● YOUR GOAL
Restate the full set of records exactly, word for word.

Excerpt from a dataset
━━━━━━━━━━━━━━━━━━━━━━━━━━━━━━

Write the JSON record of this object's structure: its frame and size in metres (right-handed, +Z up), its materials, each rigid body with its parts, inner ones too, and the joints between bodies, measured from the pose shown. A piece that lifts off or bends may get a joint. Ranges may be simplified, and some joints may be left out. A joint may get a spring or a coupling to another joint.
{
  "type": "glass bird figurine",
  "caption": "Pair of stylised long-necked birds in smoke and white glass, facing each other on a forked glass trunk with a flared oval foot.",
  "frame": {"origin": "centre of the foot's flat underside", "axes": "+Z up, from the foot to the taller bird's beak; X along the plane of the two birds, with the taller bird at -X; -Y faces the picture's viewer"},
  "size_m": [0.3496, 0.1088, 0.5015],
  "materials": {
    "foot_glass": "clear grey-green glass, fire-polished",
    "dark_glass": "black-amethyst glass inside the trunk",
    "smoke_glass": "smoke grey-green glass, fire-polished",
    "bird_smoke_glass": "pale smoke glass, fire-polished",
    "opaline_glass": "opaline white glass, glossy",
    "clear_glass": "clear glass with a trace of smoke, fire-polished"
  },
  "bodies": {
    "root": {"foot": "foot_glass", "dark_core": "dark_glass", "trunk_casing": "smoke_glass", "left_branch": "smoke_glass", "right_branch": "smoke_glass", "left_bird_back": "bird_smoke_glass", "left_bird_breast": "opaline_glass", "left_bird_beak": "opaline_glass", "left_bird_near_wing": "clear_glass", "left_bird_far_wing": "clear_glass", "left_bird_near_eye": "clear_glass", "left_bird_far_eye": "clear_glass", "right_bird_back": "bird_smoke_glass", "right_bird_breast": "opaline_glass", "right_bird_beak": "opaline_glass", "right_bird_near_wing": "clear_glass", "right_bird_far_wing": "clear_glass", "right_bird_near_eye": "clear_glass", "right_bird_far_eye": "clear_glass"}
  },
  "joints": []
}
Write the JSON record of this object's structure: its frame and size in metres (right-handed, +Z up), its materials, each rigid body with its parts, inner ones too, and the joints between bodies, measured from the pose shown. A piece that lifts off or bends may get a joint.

━━━━━━━━━━━━━━━━━━━━━━━━━━━━━━

● SOLUTION TO THE PROBLEM
Write the JSON record of this object's structure: its frame and size in metres (right-handed, +Z up), its materials, each rigid body with its parts, inner ones too, and the joints between bodies, measured from the pose shown. A piece that lifts off or bends may get a joint. Ranges may be simplified, and some joints may be left out. A joint may get a spring or a coupling to another joint.
{
  "type": "glass bird figurine",
  "caption": "Pair of stylised long-necked birds in smoke and white glass, facing each other on a forked glass trunk with a flared oval foot.",
  "frame": {"origin": "centre of the foot's flat underside", "axes": "+Z up, from the foot to the taller bird's beak; X along the plane of the two birds, with the taller bird at -X; -Y faces the picture's viewer"},
  "size_m": [0.3496, 0.1088, 0.5015],
  "materials": {
    "foot_glass": "clear grey-green glass, fire-polished",
    "dark_glass": "black-amethyst glass inside the trunk",
    "smoke_glass": "smoke grey-green glass, fire-polished",
    "bird_smoke_glass": "pale smoke glass, fire-polished",
    "opaline_glass": "opaline white glass, glossy",
    "clear_glass": "clear glass with a trace of smoke, fire-polished"
  },
  "bodies": {
    "root": {"foot": "foot_glass", "dark_core": "dark_glass", "trunk_casing": "smoke_glass", "left_branch": "smoke_glass", "right_branch": "smoke_glass", "left_bird_back": "bird_smoke_glass", "left_bird_breast": "opaline_glass", "left_bird_beak": "opaline_glass", "left_bird_near_wing": "clear_glass", "left_bird_far_wing": "clear_glass", "left_bird_near_eye": "clear_glass", "left_bird_far_eye": "clear_glass", "right_bird_back": "bird_smoke_glass", "right_bird_breast": "opaline_glass", "right_bird_beak": "opaline_glass", "right_bird_near_wing": "clear_glass", "right_bird_far_wing": "clear_glass", "right_bird_near_eye": "clear_glass", "right_bird_far_eye": "clear_glass"}
  },
  "joints": []
}
Write the JSON record of this object's structure: its frame and size in metres (right-handed, +Z up), its materials, each rigid body with its parts, inner ones too, and the joints between bodies, measured from the pose shown. A piece that lifts off or bends may get a joint.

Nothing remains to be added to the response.